The Goldfish Effect: Social Media Users and Short Attention Span
In the 21st century where everyone uses social media, it is safe to say that Verizon’s “Can you hear me now?” campaign would be more effective if it were replaced with, “Are you paying attention to me now?”
Why you may ask? The people have a short attention span that researchers are speculating has a negative effect on social networking platforms. Social Media Today published an analysis that Facebook posts of 70 characters or fewer get the most likes and comments; posts from 71 to 140 characters do less well, and the number of likes drops tremendously when posts are over 140 characters. The same number as a tweet.

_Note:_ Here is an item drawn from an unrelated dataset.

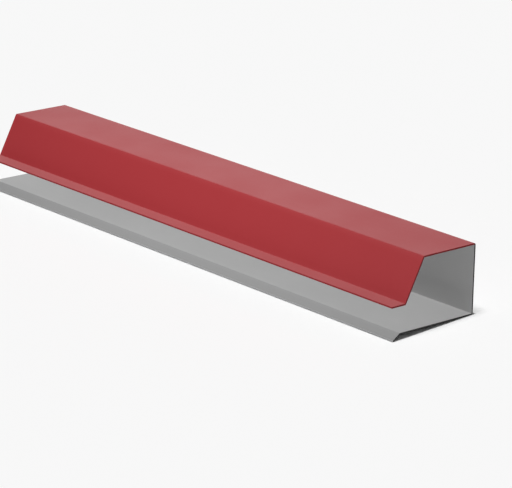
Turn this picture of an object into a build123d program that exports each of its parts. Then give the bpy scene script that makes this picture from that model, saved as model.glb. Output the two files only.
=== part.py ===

A connection was made between social media and attention by British Neurologist, Lady Greenfield because social networking allows for “instant gratification”. Just like a drug, the social media user wants the instant thrill before moving to the next high and social networking encourages this by rewarding the centre of the brain to signal as it does with drug use.
It comes as no surprise, that social media users can hardly give a subject matter adequate attention before getting lost. A good example of this is with the recent rape allegation levelled against a social media user. The reactions moved quickly from the grave subject of rape to nudity and the subject of analingus while we forgot what had actually started the conversation.
We call it media multitasking but the truth is that although the brain can perceive two stimuli in parallel timeframes; it limits the ability to respond or process. Social media comes with many gains but checking how it affects you now and then is not a bad idea.